Subarno Chattarji participated in the Bellagio residency program in 2017. During this residency, he worked on The Distant Shores of Freedom: Vietnamese American Memoirs and Fiction (Bloomsbury, 2019). Subarno is a Professor in the Department of English at the University of Delhi. He has authored and edited several books and articles on subjects ranging from U.S. poetry on the Vietnam War to English Studies in India.
A few words with Subarno
“The chapter on women’s memoirs was challenging partly because there’s been little academic work on these. Most of the works I was reading are by little-known authors and yet they tell us so much about the everyday lives and challenges of being a refugee or immigrant in the United States.
“The residency at Bellagio offered an unique, unforgettable opportunity to meet with an incredibly diverse group of people. All of the presentations at Bellagio from varied fields were engaging and valuable. One of them – by a former U.S. Ambassador to Myanmar – helped me to think further about issues of refugees, displacement, and the politics of ethnic violence.
“The global refugee crisis today is in some ways reminiscent of the crisis of ‘boat people’ post the Vietnam War. Questions of home, belonging, citizenship, dignity, and solidarity are as vital today as they were more than forty years ago.”
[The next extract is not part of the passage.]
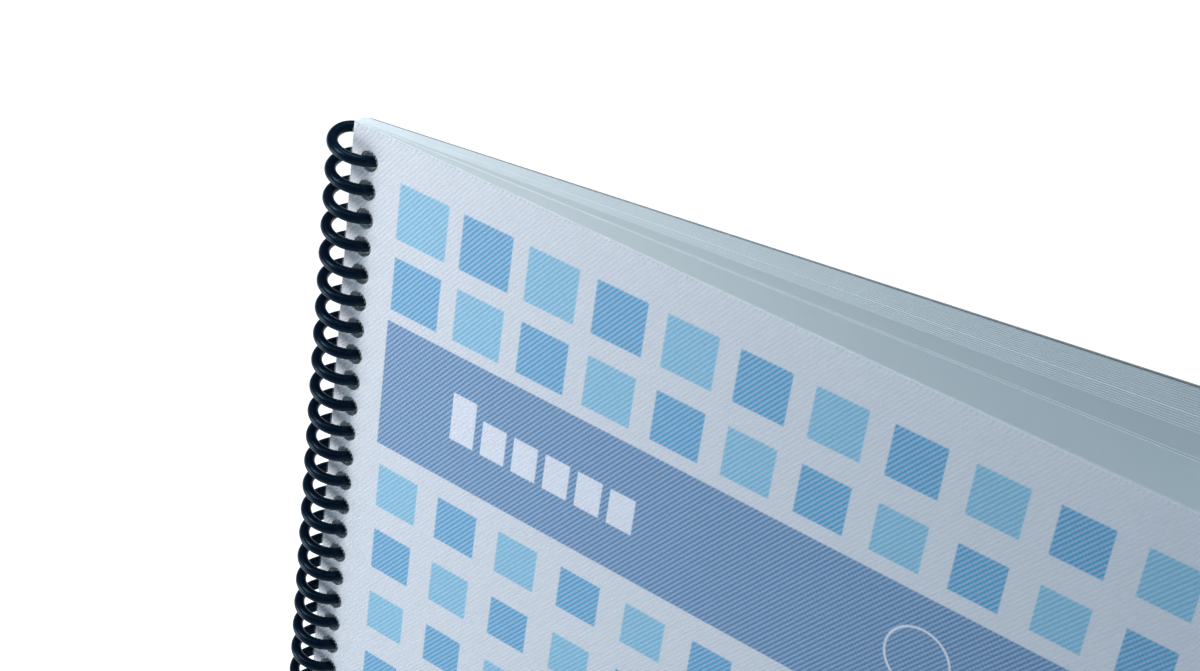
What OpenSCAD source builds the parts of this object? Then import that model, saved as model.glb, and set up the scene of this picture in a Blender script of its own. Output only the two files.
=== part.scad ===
// A4 report bound with a plastic coil, standing on its bottom edge with its sheets slightly fanned.
// Millimetres. Z runs up the coil. X runs from the coil towards the fore edge. Y runs from front to back.
// The base of the sheets is at z = 0, and x = 0, y = 0 is the middle of the whole object seen from above.

/* [Sheets] */
// Height of every sheet, along the coil
page_h = 297; // [210:1:420]
// Width of every sheet, from binding edge to fore edge
page_w = 210; // [140:1:300]
// Thickness of each cover
cover_t = 0.4; // [0.2:0.05:0.6]
// Corner radius of the covers
cover_corner = 2; // [0.5:0.5:6]
// Thickness of a paper leaf
leaf_t = 0.1; // [0.08:0.01:0.12]
// Space between neighbouring sheets at the coil
sheet_gap = 0.02; // [0.01:0.01:0.05]

/* [Holes] */
// Number of holes along the binding edge
hole_count = 46; // [20:1:60]
// Diameter of the holes
hole_d = 4.5; // [4:0.1:5]
// Binding edge to hole centres
hole_edge = 4.5; // [4:0.1:5]
// Top edge to the centre of the top hole
hole_top = 7; // [5:0.1:9]

/* [Coil] */
// Rise of the wire in one turn, which is also the hole spacing
pitch = 6.35; // [5:0.05:8.5]
// Radius of the wire's centreline about the coil axis
coil_r = 4.85; // [4.8:0.05:8]
// Diameter of the wire
wire_d = 2.3; // [1.8:0.1:2.6]
// How far the wire lies below the hole centres in the middle of the stack
wire_low = 0.49; // [0:0.01:0.6]
// Radius of the crimped bend at each end of the wire
crimp_r = 2; // [1.6:0.1:2.5]
// Angle each end of the wire is bent inwards
crimp_turn = 75; // [30:5:80]
// Angle by which the last quarter turn at the top is pressed down
press = 20; // [0:1:20]

/* [Fan] */
// Opening between the two covers
fan = 12.1; // [6:0.1:20]

/* [Hidden] */

// Sheets are counted from the back: 0 is the back cover, 1 to 23 are leaf_23 to leaf_01,
// 24 is the title page and 25 the front cover. Each value is the turn from the sheet behind.
turns = [
    0,
    0.25, 0.25, 0.25, 0.25, 0.25, 0.25, 0.25, 0.25, 0.25, 0.25, 0.25, 0.25,
    0, 0.25, 0.25, 0.25, 0.25, 0.25, 0.25,
    2.6, 0.25, 4.55, 0.1,
    0, 0.1,
];
last = len(turns) - 1;
function turned(j) = j == 0 ? 0 : turned(j - 1) + turns[j];
function angle_of(j) = fan / 2 - turned(j) * fan / turned(last);

// distance of a sheet's middle plane behind the middle of the stack
stack_t = 2 * cover_t + (last - 1) * leaf_t + last * sheet_gap;
function thick(j) = j == 0 || j == last ? cover_t : leaf_t;
function offset_of(j) =
    j == 0 ? stack_t / 2 - cover_t / 2 :
    j == last ? cover_t / 2 - stack_t / 2 :
    stack_t / 2 - cover_t - sheet_gap - leaf_t / 2 - (j - 1) * (leaf_t + sheet_gap);

// distance from the coil axis to the hole centres and to the binding edges
outer = stack_t / 2 - cover_t / 2;
hole_x = (coil_r + sqrt(coil_r * coil_r - outer * outer)) / 2;
edge_x = hole_x - hole_edge;
hole_z = page_h - hole_top;

// coil axis to the middle of the whole object
function reach(j) = (edge_x + page_w) * cos(angle_of(j))
    + max(-(offset_of(j) - thick(j) / 2) * sin(angle_of(j)), -(offset_of(j) + thick(j) / 2) * sin(angle_of(j)));
axis_x = -(max([for (j = [0 : last]) reach(j)]) - coil_r - wire_d / 2) / 2;

// The wire is a chain of arcs, four to a turn. Each lies in its own tilted plane, and they meet
// on the coil radius running the same way, so the chain is smooth.
arcs = 4;
half = 180 / arcs;
tilt = atan(pitch / arcs / (2 * coil_r * sin(half)));
arc_c = -coil_r * cos(half) * tan(tilt) * tan(tilt);
arc_r = norm([coil_r * cos(half) / pow(cos(tilt), 2), coil_r * sin(half) / cos(tilt)]);
arc_half = atan(tan(half) * cos(tilt));
end_slope = atan(tan(tilt) * cos(half));
wire_top = hole_z - wire_low + pitch * 0.75;
arc_count = arcs * hole_count;

// the joints in the wire: every second arc is a hair thinner and runs on into its neighbours
thinner = 0.02;
arc_lap = 1.2;
crimp_lap = 3;

arc_facets = 96;
wire_facets = 32;
hole_facets = 32;
corner_facets = 48;
// length of the cutter of a hole, well over any sheet's thickness
hole_cut = 2;

module at_coil() {
    translate([axis_x, 0, 0]) children();
}

module wire_round(less) {
    circle(d = wire_d - less, $fn = wire_facets);
}

// one quarter turn of wire
module arc_piece(i) {
    thin = i % 2 == 1;
    lap = thin ? arc_lap : 0;
    translate([0, 0, wire_top - pitch * (i + 0.5) / arcs])
        rotate([0, 0, (135 + 90 * i) % 360])
            rotate([-tilt, 0, 0])
                translate([arc_c, 0, 0])
                    rotate([0, 0, -arc_half - lap])
                        rotate_extrude(angle = 2 * (arc_half + lap), $fn = arc_facets)
                            translate([arc_r, 0])
                                wire_round(thin ? thinner : 0);
}

// end of the wire bent inwards, in the plane of the turn it follows
module crimp(way) {
    translate([coil_r - crimp_r, 0, 0])
        rotate([0, 0, way > 0 ? 0 : -crimp_turn])
            rotate_extrude(angle = crimp_turn + (way > 0 ? 0 : crimp_lap), $fn = arc_facets)
                translate([crimp_r, 0])
                    wire_round(way > 0 ? 0 : thinner);
}

// last quarter turn at the top, pressed down so that it stays below the edge of the covers
module top_end() {
    translate([0, 0, wire_top - pitch / arcs])
        rotate([0, 0, 180])
            rotate([-end_slope, 0, 0])
                translate([coil_r, 0, 0])
                    rotate([0, -press, 0])
                        translate([-coil_r, 0, 0])
                            rotate([0, 0, -90]) {
                                rotate_extrude(angle = 90, $fn = arc_facets)
                                    translate([coil_r, 0])
                                        wire_round(0);
                                crimp(-1);
                            }
}

module bottom_end() {
    translate([0, 0, wire_top - pitch * arc_count / arcs])
        rotate([0, 0, 90])
            rotate([-end_slope, 0, 0])
                crimp(1);
}

module coil() {
    color([0.035, 0.06, 0.12])
        at_coil()
            union() {
                for (i = [1 : arc_count - 1])
                    arc_piece(i);
                top_end();
                bottom_end();
            }
}

module holes() {
    for (k = [0 : hole_count - 1])
        translate([hole_x, 0, hole_z - pitch * k])
            rotate([90, 0, 0])
                cylinder(h = hole_cut, d = hole_d, center = true, $fn = hole_facets);
}

// turns a sheet to its place in the fan
module in_fan(j) {
    at_coil()
        rotate([0, 0, angle_of(j)])
            translate([0, offset_of(j), 0])
                children();
}

module leaf(j) {
    in_fan(j)
        difference() {
            translate([edge_x, -leaf_t / 2, 0])
                cube([page_w, leaf_t, page_h]);
            holes();
        }
}

module cover(j) {
    c = cover_corner;
    in_fan(j)
        difference() {
            union() {
                translate([edge_x + c, -cover_t / 2, 0])
                    cube([page_w - 2 * c, cover_t, page_h]);
                translate([edge_x, -cover_t / 2, c])
                    cube([page_w, cover_t, page_h - 2 * c]);
                for (x = [c, page_w - c])
                    for (z = [c, page_h - c])
                        translate([edge_x + x, 0, z])
                            rotate([90, 0, 0])
                                cylinder(h = cover_t, r = c, center = true, $fn = corner_facets);
            }
            holes();
        }
}

module back_cover() {
    color([0.46, 0.48, 0.5]) cover(0);
}

module title_page() {
    color([0.86, 0.88, 0.93]) leaf(24);
}

module front_cover() {
    color([0.8, 0.84, 0.9, 0.5]) cover(25);
}

module leaf_01() {
    color([0.82, 0.86, 0.91]) leaf(23);
}

module leaf_02() {
    color([0.82, 0.86, 0.91]) leaf(22);
}

module leaf_03() {
    color([0.82, 0.86, 0.91]) leaf(21);
}

module leaf_04() {
    color([0.82, 0.86, 0.91]) leaf(20);
}

module leaf_05() {
    color([0.82, 0.86, 0.91]) leaf(19);
}

module leaf_06() {
    color([0.82, 0.86, 0.91]) leaf(18);
}

module leaf_07() {
    color([0.82, 0.86, 0.91]) leaf(17);
}

module leaf_08() {
    color([0.82, 0.86, 0.91]) leaf(16);
}

module leaf_09() {
    color([0.82, 0.86, 0.91]) leaf(15);
}

module leaf_10() {
    color([0.82, 0.86, 0.91]) leaf(14);
}

module leaf_11() {
    color([0.82, 0.86, 0.91]) leaf(13);
}

module leaf_12() {
    color([0.82, 0.86, 0.91]) leaf(12);
}

module leaf_13() {
    color([0.82, 0.86, 0.91]) leaf(11);
}

module leaf_14() {
    color([0.82, 0.86, 0.91]) leaf(10);
}

module leaf_15() {
    color([0.82, 0.86, 0.91]) leaf(9);
}

module leaf_16() {
    color([0.82, 0.86, 0.91]) leaf(8);
}

module leaf_17() {
    color([0.82, 0.86, 0.91]) leaf(7);
}

module leaf_18() {
    color([0.82, 0.86, 0.91]) leaf(6);
}

module leaf_19() {
    color([0.82, 0.86, 0.91]) leaf(5);
}

module leaf_20() {
    color([0.82, 0.86, 0.91]) leaf(4);
}

module leaf_21() {
    color([0.82, 0.86, 0.91]) leaf(3);
}

module leaf_22() {
    color([0.82, 0.86, 0.91]) leaf(2);
}

module leaf_23() {
    color([0.82, 0.86, 0.91]) leaf(1);
}

coil();
back_cover();
leaf_01();
leaf_02();
leaf_03();
leaf_04();
leaf_05();
leaf_06();
leaf_07();
leaf_08();
leaf_09();
leaf_10();
leaf_11();
leaf_12();
leaf_13();
leaf_14();
leaf_15();
leaf_16();
leaf_17();
leaf_18();
leaf_19();
leaf_20();
leaf_21();
leaf_22();
leaf_23();
title_page();
front_cover();
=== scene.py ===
"""A coil-bound A4 report standing upright, slightly fanned: looks, light and camera round the CAD frame."""

import math

import bpy
from mathutils import Matrix, Vector


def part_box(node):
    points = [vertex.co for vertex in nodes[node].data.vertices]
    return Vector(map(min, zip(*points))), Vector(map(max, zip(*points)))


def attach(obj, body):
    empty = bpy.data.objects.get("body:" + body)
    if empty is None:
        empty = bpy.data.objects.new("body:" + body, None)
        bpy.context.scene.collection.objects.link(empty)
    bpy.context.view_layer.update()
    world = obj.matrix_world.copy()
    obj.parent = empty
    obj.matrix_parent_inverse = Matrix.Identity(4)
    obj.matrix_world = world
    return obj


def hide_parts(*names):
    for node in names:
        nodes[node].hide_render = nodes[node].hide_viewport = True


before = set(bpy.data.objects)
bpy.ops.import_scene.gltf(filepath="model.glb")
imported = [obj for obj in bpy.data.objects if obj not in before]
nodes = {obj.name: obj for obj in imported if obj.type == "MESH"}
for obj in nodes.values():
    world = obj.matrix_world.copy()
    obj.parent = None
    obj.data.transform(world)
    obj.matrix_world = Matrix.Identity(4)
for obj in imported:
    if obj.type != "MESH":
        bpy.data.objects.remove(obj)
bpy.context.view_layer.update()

# ---------------------------------------------------------------- sizes, in metres

WIRE_D = 0.0023
PITCH = 0.00635
LOOPS = 46
LEAVES = 23
CRIMP_R = 0.002
CRIMP_TURN = math.radians(75)
PRESS = math.radians(20)
HOLE_TOP = 0.007
WIRE_LOW = 0.00049
FAN = math.radians(12.1)

coil_lo, coil_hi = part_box("coil")
cover_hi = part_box("front_cover")[1]
AXIS_X = (coil_lo[0] + coil_hi[0]) / 2
COIL_R = (coil_hi[0] - coil_lo[0]) / 2 - WIRE_D / 2
SHEET_TOP = cover_hi[2]
# from the coil's axis to the sheets' binding edge
EDGE_X = 0.000206
# height of the wire in the middle of the top hole
WIRE_MID_TOP = SHEET_TOP - HOLE_TOP - WIRE_LOW

# ---------------------------------------------------------------- node helpers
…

A quote from The Distant Shores of Freedom
“In a poem titled Conclusion, Nguyễn Bỉnh Khiêm (1491-1585) wrote: ‘Will there be peace again, as in the old times? / Be sorry for both sides: they keep on fighting. / Brooks of blood everywhere, avalanches of bones. / Terror sends the fish to the bottom, the birds to the thickets. / What good does it do anyone?’ Written in the 16th century, these lines reverberate in the context of 20th century carnage and the works analyzed in this study. The nostalgia for ‘old times’ seeks to recuperate a pre-historical time of peace, and while that is an impossible plea, the poet highlights the futility of ‘both sides’ who ‘keep on fighting’. There are no resolutions here, no points of arrival, for every horizon of freedom from war is steeped in the memories of wars and their aftermaths, and this is as resonant for the current moment as it was in 16th century Vietnam.”
The Distant Shores of Freedom analyzes English-language literary works written by Vietnamese refugees in the U… The difference between mainstream American fiction and memoirs and those written by Vietnamese Americans enables readers to think of the U.S. war in Vietnam from an underrepresented perspective.
Dwelling not only on the war and its aftermaths, Vietnamese American writings also ponder over existential issues of exile, ideas of home, the pain of marginality and racism, questions of community formation within the U.S., and the complexity of diasporic lives.